Article 2 : Le jugement n°2206397 du 29 décembre 2022 rendu par le magistrat désigné par la présidente du tribunal administratif de Toulouse est annulé.
Article 3 : L'arrêté du 1er novembre 2022 par lequel la préfète de l'Ariège a prononcé à l'encontre de M. A... une obligation de quitter le territoire français dans le délai de trente jours est annulé.
Article 4 : Il est enjoint au préfet de l'Ariège de procéder au réexamen de la situation de M. A... dans un délai de deux mois à compter de la notification du présent arrêt et, dans l'attente, de lui délivrer, sans délai, une autorisation provisoire de séjour.
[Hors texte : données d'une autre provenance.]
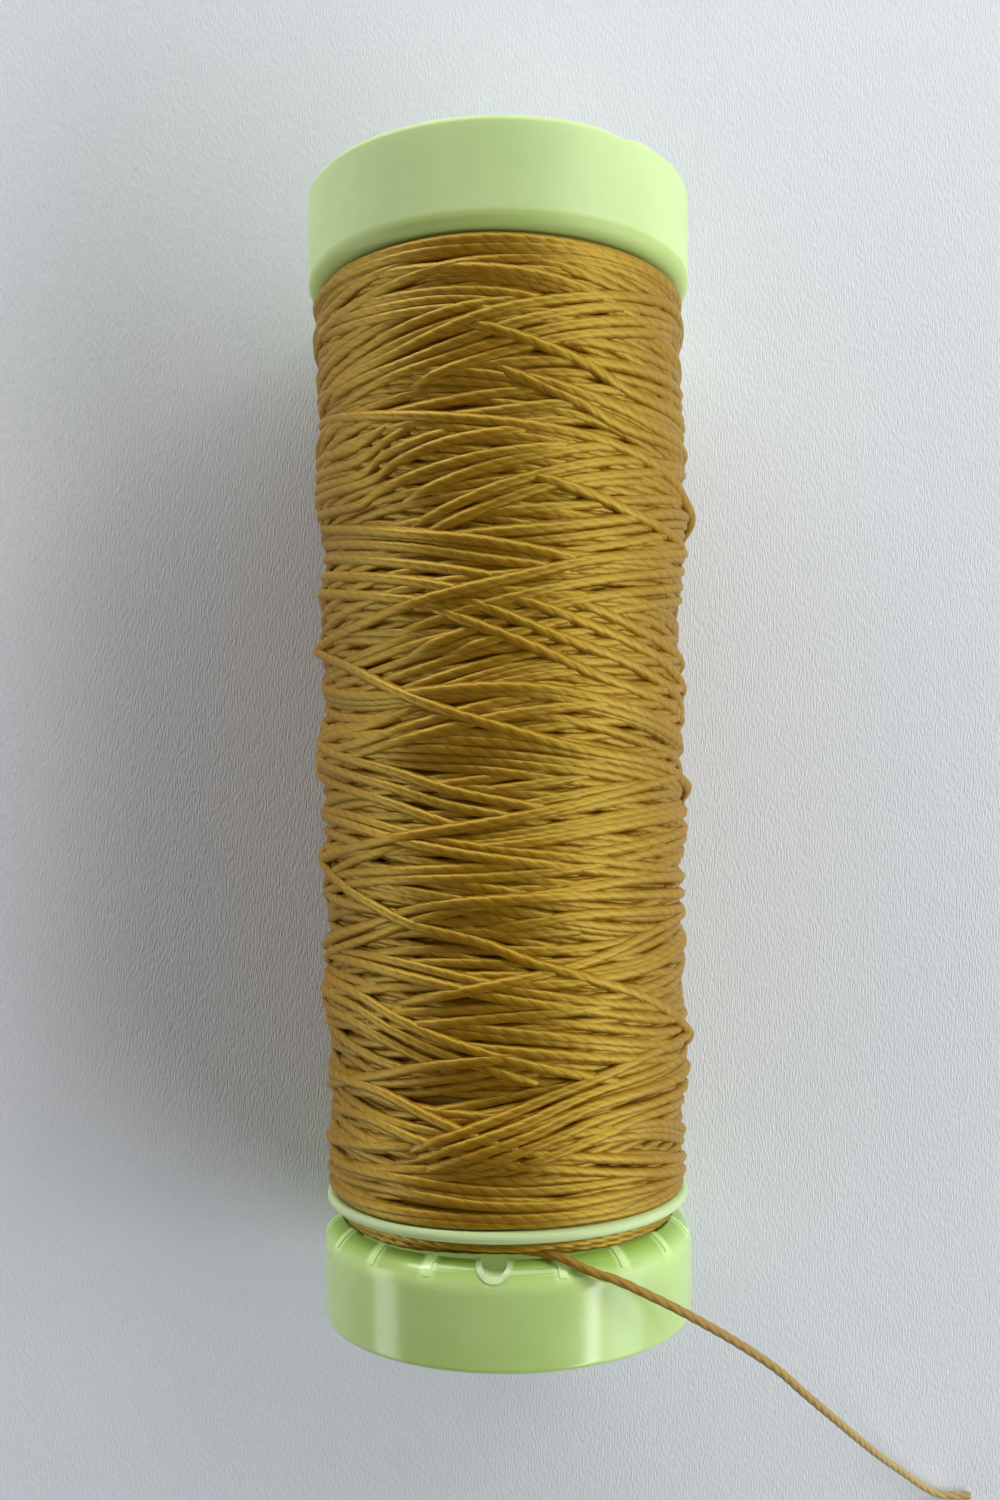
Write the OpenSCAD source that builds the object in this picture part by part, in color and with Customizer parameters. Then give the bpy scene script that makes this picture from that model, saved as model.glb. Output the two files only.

Article 5 : L'Etat versera à Me Kosseva-Venzal la somme de 1 200 euros sous réserve de sa renonciation au bénéfice de l'indemnité d'aide juridictionnelle en application des dispositions des articles L. 761-1 du code de justice administrative et 37 alinéa 2 de la loi du 10 juillet 1991.
Article 6 : Le surplus des conclusions de la requête est rejeté.
Article 7 : Le présent arrêt sera notifié à M. B... A..., à Me Kosseva-Venzal, au préfet de l'Ariège et au ministre de l'intérieur.
Délibéré après l'audience du 24 septembre 2024, à laquelle siégeaient :
Mme Geslan-Demaret, présidente de chambre,
Mme Teuly-Desportes, présidente-assesseure,
Mme Bentolila, conseillère.
Rendu public par mise à disposition au greffe le 8 octobre 2024.
La rapporteure,
D. Teuly-Desportes
La présidente,
A. Geslan-Demaret La greffière,
M-M. Maillat
La République mande et ordonne au ministre de l'intérieur en ce qui le concerne ou à tous commissaires de justice à ce requis en ce qui concerne les voies de droit commun contre les parties privées, de pourvoir à l'exécution du présent arrêt.